#### WHAT NEEDS TO BE DONE
Copy out each line of the material below with no changes.

#### Records that describe objects
[Start]
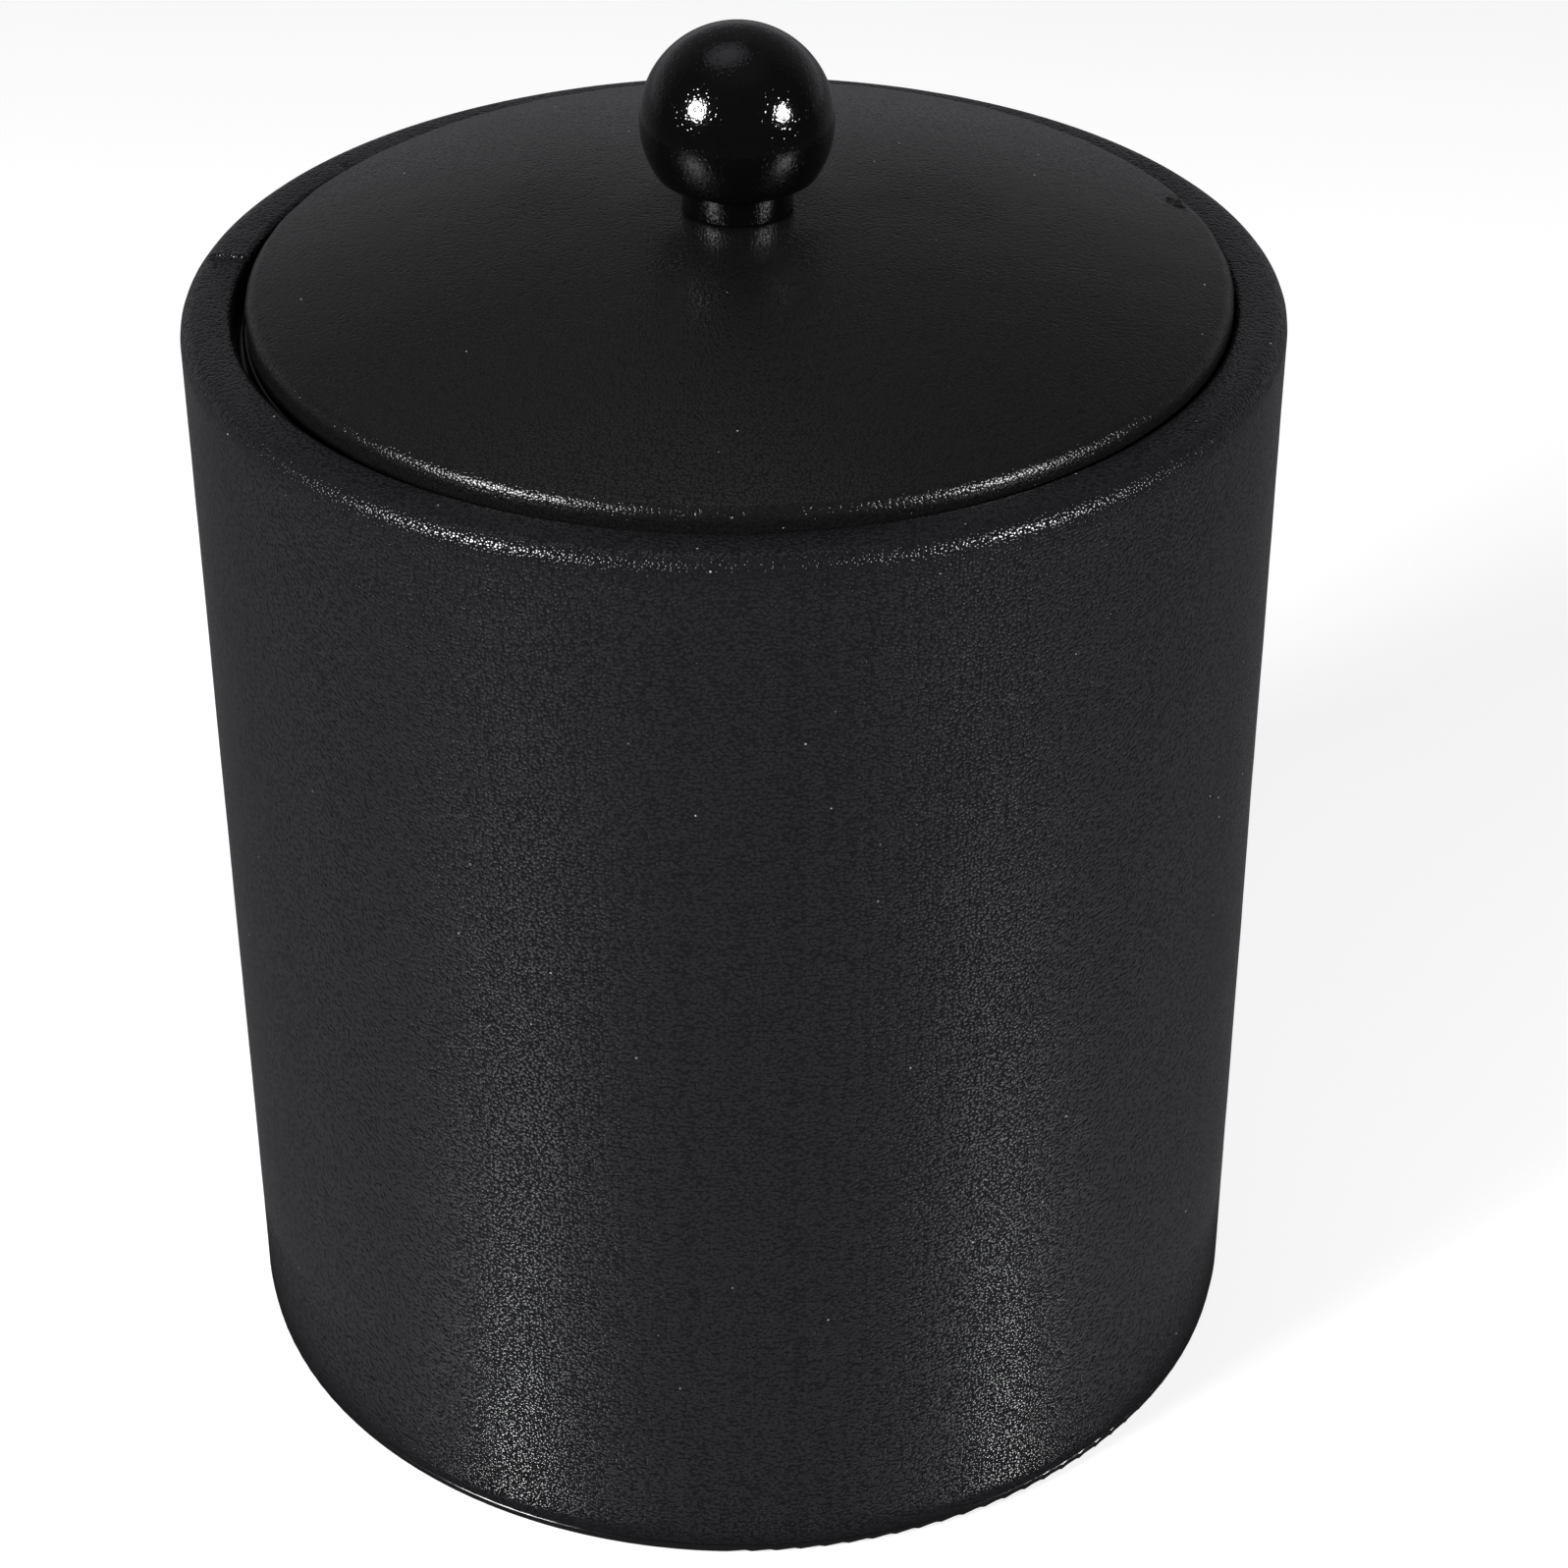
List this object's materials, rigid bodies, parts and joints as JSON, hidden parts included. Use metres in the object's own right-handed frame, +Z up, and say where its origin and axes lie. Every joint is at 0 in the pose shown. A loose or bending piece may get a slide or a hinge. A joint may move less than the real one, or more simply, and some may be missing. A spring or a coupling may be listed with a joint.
{
  "type": "ice bucket",
  "caption": "Insulated round ice bucket wrapped in black leatherette, with a glossy liner and base and a padded domed lid that lifts off by a ball knob.",
  "frame": {"origin": "on the table, under the centre of the bucket, where the foot pads rest", "axes": "+Z up along the bucket's axis, -Y towards the front, +X to the right seen from the front"},
  "size_m": [0.17, 0.17, 0.2283],
  "materials": {
    "cover_leatherette": "satin",
    "lid_leatherette": "satin",
    "gloss_black_plastic": "gloss",
    "knob_lacquer": "gloss",
    "fibreboard": "matte",
    "rim_plastic": "matte",
    "insulation_foam": "matte",
    "padding_foam": "matte",
    "pad_rubber": "matte",
    "screw_steel": "satin",
    "insert_brass": "satin"
  },
  "bodies": {
    "bucket": {"outer_shell": "fibreboard", "rim_ring": "rim_plastic", "bottom_board": "fibreboard", "floor_insulation": "insulation_foam", "wall_insulation": "insulation_foam", "liner": "gloss_black_plastic", "leather_cover": "cover_leatherette", "base_cap": "gloss_black_plastic", "base_screws": "screw_steel", "foot_pads": "pad_rubber"},
    "lid": {"lid_board": "fibreboard", "lid_padding": "padding_foam", "lid_leather": "lid_leatherette", "lid_pan": "gloss_black_plastic", "lid_insulation": "insulation_foam", "knob": "knob_lacquer", "knob_insert": "insert_brass", "knob_washer": "screw_steel", "knob_screw": "screw_steel"}
  },
  "joints": [
    {"name": "lid_lift", "type": "slide", "parent": "bucket", "child": "lid", "axis": [0, 0, 1], "range_m": [0, 0.12]}
  ]
}
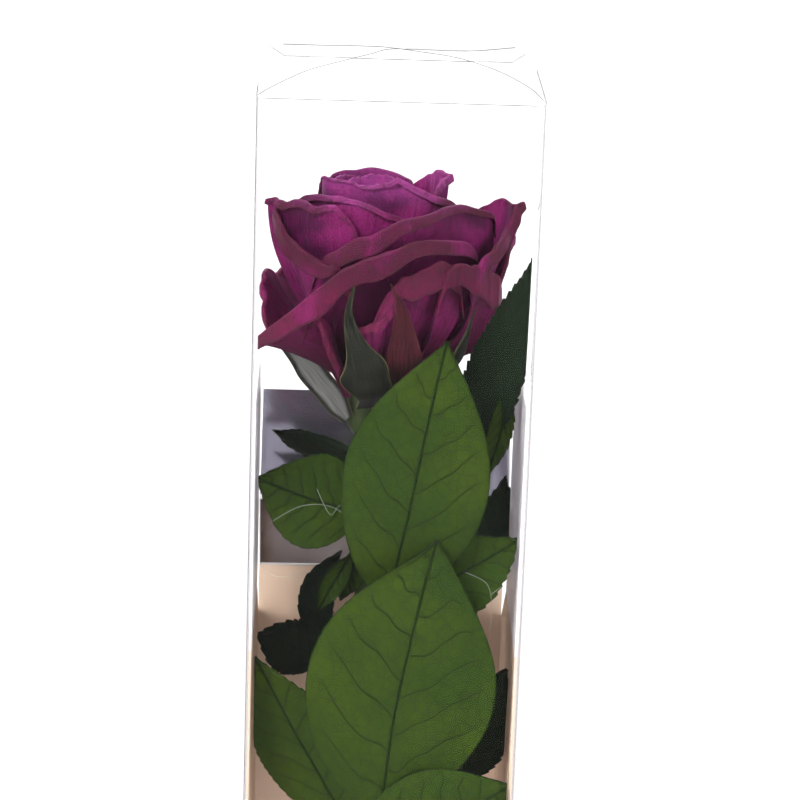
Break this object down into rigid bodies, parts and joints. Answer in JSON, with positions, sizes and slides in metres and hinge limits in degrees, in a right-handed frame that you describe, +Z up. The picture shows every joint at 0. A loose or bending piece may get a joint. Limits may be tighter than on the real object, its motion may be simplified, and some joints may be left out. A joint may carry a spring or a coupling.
{
  "type": "preserved rose in gift case",
  "caption": "Magenta-purple preserved rose on its leafy stem, upright in a tall square clear film gift case with crossed lid flaps and a folded mirror card behind it.",
  "frame": {"origin": "the middle of the underside of the case, on the surface it stands on", "axes": "+Z up along the stem, the front of the case looks along -Y, +X to the viewer's right"},
  "size_m": [0.07, 0.07, 0.4136],
  "materials": {
    "case_film": "thin clear colourless plastic film, glossy, with bright folded edges",
    "mirror_card": "metallised card, blurred mirror reflections, silvery lavender to champagne",
    "petals": "velvety preserved petals, magenta-purple with maroon rolled rims and fine veins",
    "sepals": "dark green preserved sepals with a silvery inner side",
    "dried_sepal": "reddish brown dried sepal",
    "leaves": "satin yellow-green preserved leaves with fine dark veins and dark edges",
    "leaves_dark": "blackish green leaf undersides, satin",
    "stem": "woody olive green stem and leaf stalks"
  },
  "bodies": {
    "root": {"clear_case": "case_film", "mirror_card": "mirror_card", "petal_heart": "petals", "petal_swirl_1": "petals", "petal_swirl_2": "petals", "petal_swirl_3": "petals", "petal_cup_front": "petals", "petal_cup_back": "petals", "petal_top_right": "petals", "petal_upper_left": "petals", "petal_back_inner": "petals", "petal_left_inner": "petals", "petal_diagonal_upper": "petals", "petal_left_flap": "petals", "petal_back_left": "petals", "petal_right_tall": "petals", "petal_diagonal_lower": "petals", "petal_back_right": "petals", "petal_left_hollow": "petals", "petal_right_low": "petals", "petal_front_low": "petals", "petal_right_fold": "petals", "petal_front_curl": "petals", "petal_guard_left": "petals", "petal_back_low": "petals", "petal_back_right_low": "petals", "stem": "stem", "sepal_front": "sepals", "sepal_left": "sepals", "sepal_dried": "dried_sepal", "sepal_right": "sepals", "sepal_back": "sepals", "stalk_upper": "stem", "stalk_middle": "stem", "stalk_lower": "stem", "stalk_right": "stem", "stalk_left": "stem", "leaflet_front_upper": "leaves", "leaflet_front_middle": "leaves", "leaflet_front_lower": "leaves", "leaflet_left_upper": "leaves", "leaflet_left_dark": "leaves_dark", "leaflet_right_upper": "leaves_dark", "leaflet_right_pale": "leaves", "leaflet_right_back": "leaves_dark", "leaflet_right_middle": "leaves", "leaflet_small_front": "leaves", "leaflet_small_back": "leaves", "leaflet_left_shade": "leaves_dark", "leaflet_left_serrate": "leaves_dark", "leaflet_left_lower": "leaves", "leaflet_right_shade": "leaves_dark", "leaflet_left_low": "leaves", "leaflet_right_low": "leaves", "leaflet_back": "leaves_dark"}
  },
  "joints": []
}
[End]
#### ANSWER
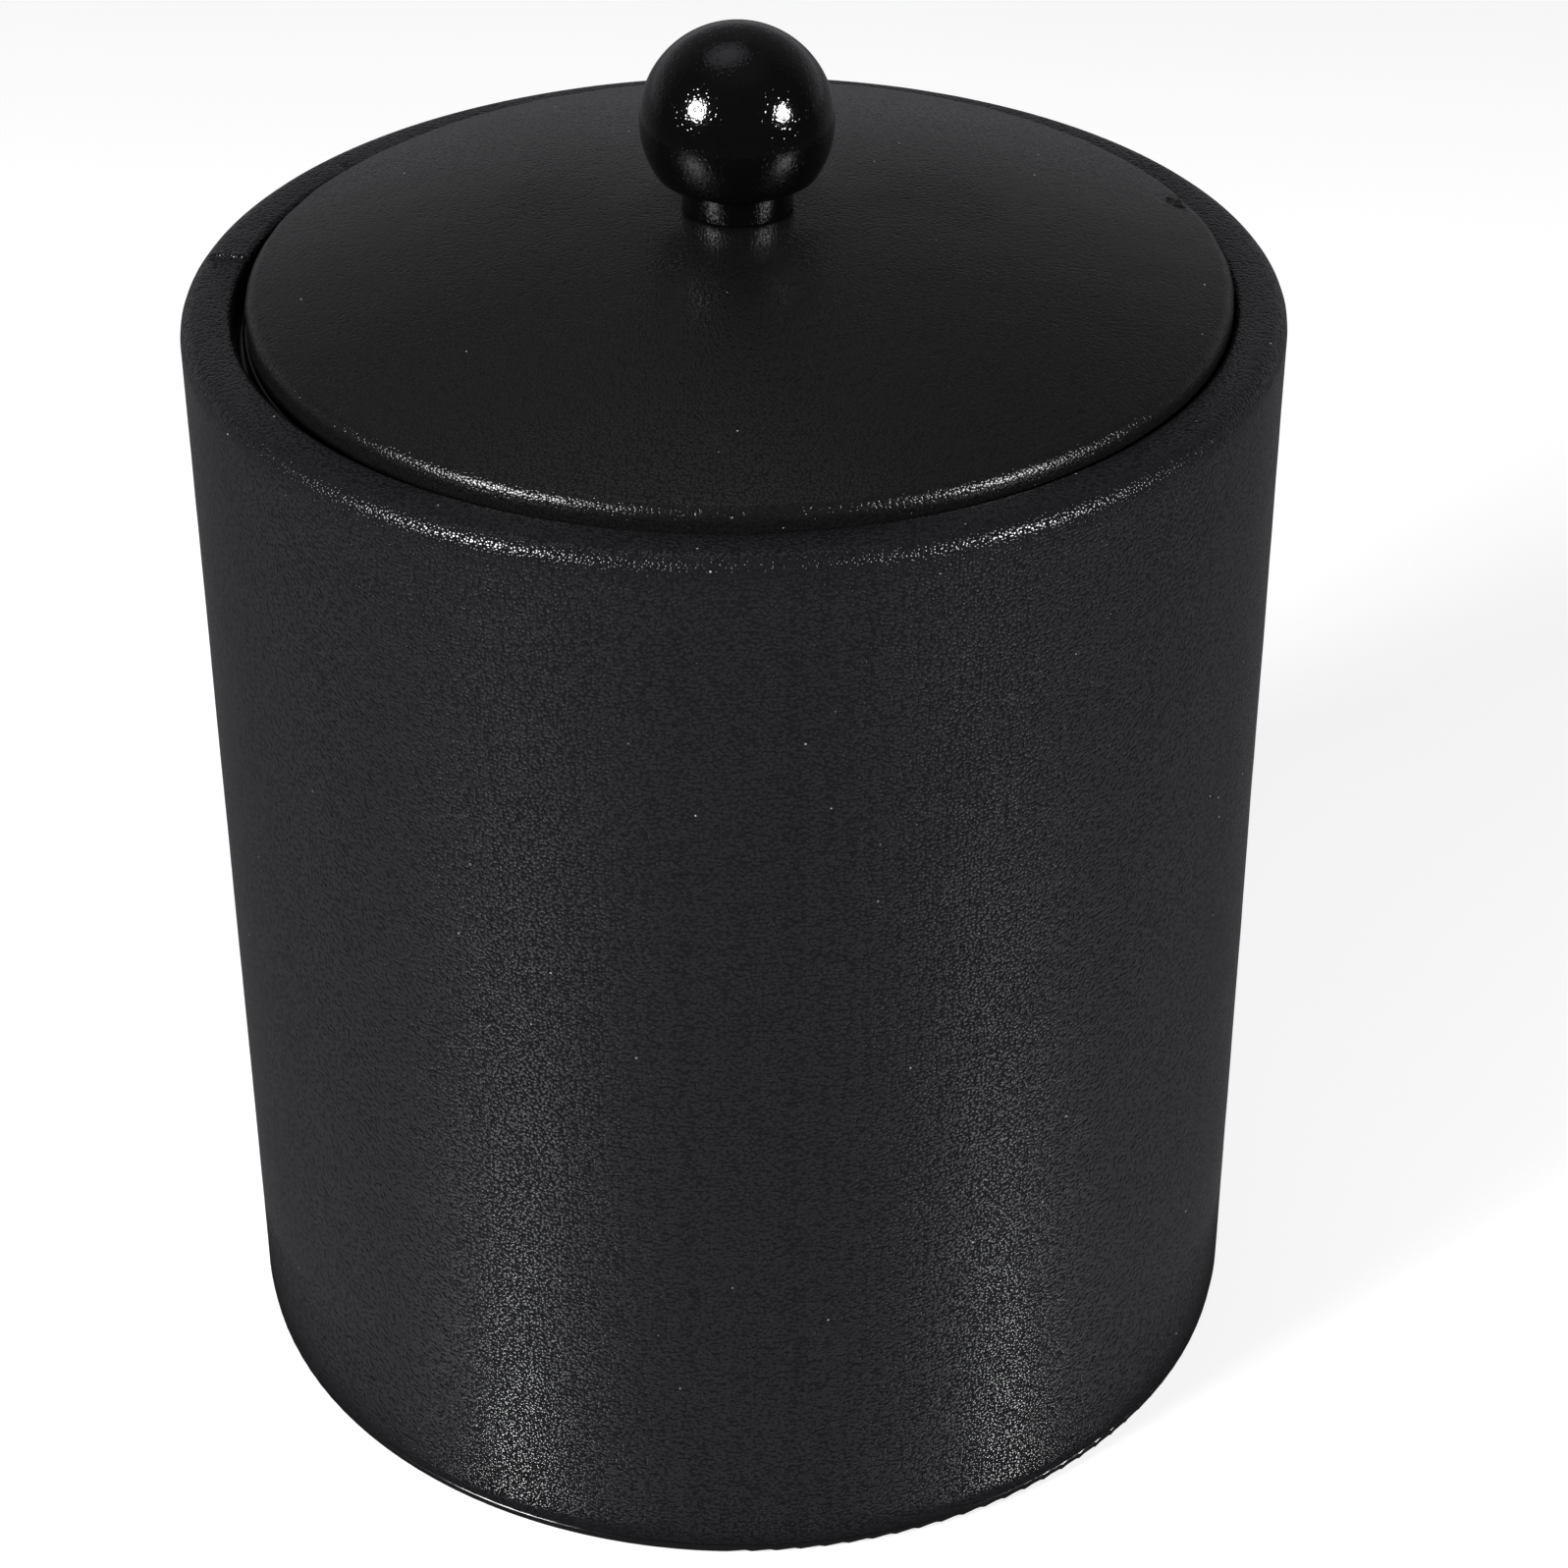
List this object's materials, rigid bodies, parts and joints as JSON, hidden parts included. Use metres in the object's own right-handed frame, +Z up, and say where its origin and axes lie. Every joint is at 0 in the pose shown. A loose or bending piece may get a slide or a hinge. A joint may move less than the real one, or more simply, and some may be missing. A spring or a coupling may be listed with a joint.
{
  "type": "ice bucket",
  "caption": "Insulated round ice bucket wrapped in black leatherette, with a glossy liner and base and a padded domed lid that lifts off by a ball knob.",
  "frame": {"origin": "on the table, under the centre of the bucket, where the foot pads rest", "axes": "+Z up along the bucket's axis, -Y towards the front, +X to the right seen from the front"},
  "size_m": [0.17, 0.17, 0.2283],
  "materials": {
    "cover_leatherette": "satin",
    "lid_leatherette": "satin",
    "gloss_black_plastic": "gloss",
    "knob_lacquer": "gloss",
    "fibreboard": "matte",
    "rim_plastic": "matte",
    "insulation_foam": "matte",
    "padding_foam": "matte",
    "pad_rubber": "matte",
    "screw_steel": "satin",
    "insert_brass": "satin"
  },
  "bodies": {
    "bucket": {"outer_shell": "fibreboard", "rim_ring": "rim_plastic", "bottom_board": "fibreboard", "floor_insulation": "insulation_foam", "wall_insulation": "insulation_foam", "liner": "gloss_black_plastic", "leather_cover": "cover_leatherette", "base_cap": "gloss_black_plastic", "base_screws": "screw_steel", "foot_pads": "pad_rubber"},
    "lid": {"lid_board": "fibreboard", "lid_padding": "padding_foam", "lid_leather": "lid_leatherette", "lid_pan": "gloss_black_plastic", "lid_insulation": "insulation_foam", "knob": "knob_lacquer", "knob_insert": "insert_brass", "knob_washer": "screw_steel", "knob_screw": "screw_steel"}
  },
  "joints": [
    {"name": "lid_lift", "type": "slide", "parent": "bucket", "child": "lid", "axis": [0, 0, 1], "range_m": [0, 0.12]}
  ]
}
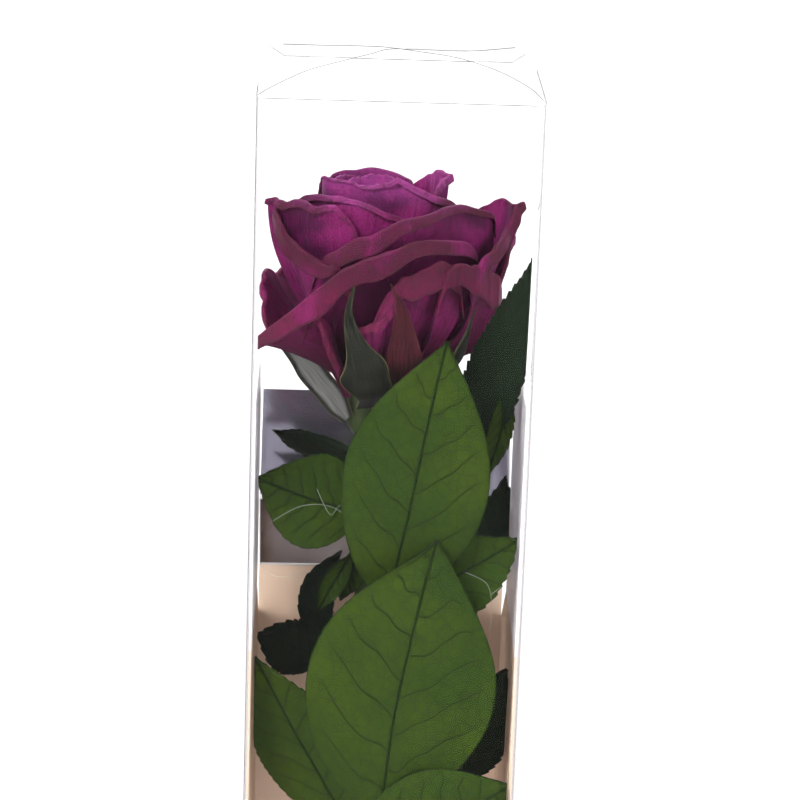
Break this object down into rigid bodies, parts and joints. Answer in JSON, with positions, sizes and slides in metres and hinge limits in degrees, in a right-handed frame that you describe, +Z up. The picture shows every joint at 0. A loose or bending piece may get a joint. Limits may be tighter than on the real object, its motion may be simplified, and some joints may be left out. A joint may carry a spring or a coupling.
{
  "type": "preserved rose in gift case",
  "caption": "Magenta-purple preserved rose on its leafy stem, upright in a tall square clear film gift case with crossed lid flaps and a folded mirror card behind it.",
  "frame": {"origin": "the middle of the underside of the case, on the surface it stands on", "axes": "+Z up along the stem, the front of the case looks along -Y, +X to the viewer's right"},
  "size_m": [0.07, 0.07, 0.4136],
  "materials": {
    "case_film": "thin clear colourless plastic film, glossy, with bright folded edges",
    "mirror_card": "metallised card, blurred mirror reflections, silvery lavender to champagne",
    "petals": "velvety preserved petals, magenta-purple with maroon rolled rims and fine veins",
    "sepals": "dark green preserved sepals with a silvery inner side",
    "dried_sepal": "reddish brown dried sepal",
    "leaves": "satin yellow-green preserved leaves with fine dark veins and dark edges",
    "leaves_dark": "blackish green leaf undersides, satin",
    "stem": "woody olive green stem and leaf stalks"
  },
  "bodies": {
    "root": {"clear_case": "case_film", "mirror_card": "mirror_card", "petal_heart": "petals", "petal_swirl_1": "petals", "petal_swirl_2": "petals", "petal_swirl_3": "petals", "petal_cup_front": "petals", "petal_cup_back": "petals", "petal_top_right": "petals", "petal_upper_left": "petals", "petal_back_inner": "petals", "petal_left_inner": "petals", "petal_diagonal_upper": "petals", "petal_left_flap": "petals", "petal_back_left": "petals", "petal_right_tall": "petals", "petal_diagonal_lower": "petals", "petal_back_right": "petals", "petal_left_hollow": "petals", "petal_right_low": "petals", "petal_front_low": "petals", "petal_right_fold": "petals", "petal_front_curl": "petals", "petal_guard_left": "petals", "petal_back_low": "petals", "petal_back_right_low": "petals", "stem": "stem", "sepal_front": "sepals", "sepal_left": "sepals", "sepal_dried": "dried_sepal", "sepal_right": "sepals", "sepal_back": "sepals", "stalk_upper": "stem", "stalk_middle": "stem", "stalk_lower": "stem", "stalk_right": "stem", "stalk_left": "stem", "leaflet_front_upper": "leaves", "leaflet_front_middle": "leaves", "leaflet_front_lower": "leaves", "leaflet_left_upper": "leaves", "leaflet_left_dark": "leaves_dark", "leaflet_right_upper": "leaves_dark", "leaflet_right_pale": "leaves", "leaflet_right_back": "leaves_dark", "leaflet_right_middle": "leaves", "leaflet_small_front": "leaves", "leaflet_small_back": "leaves", "leaflet_left_shade": "leaves_dark", "leaflet_left_serrate": "leaves_dark", "leaflet_left_lower": "leaves", "leaflet_right_shade": "leaves_dark", "leaflet_left_low": "leaves", "leaflet_right_low": "leaves", "leaflet_back": "leaves_dark"}
  },
  "joints": []
}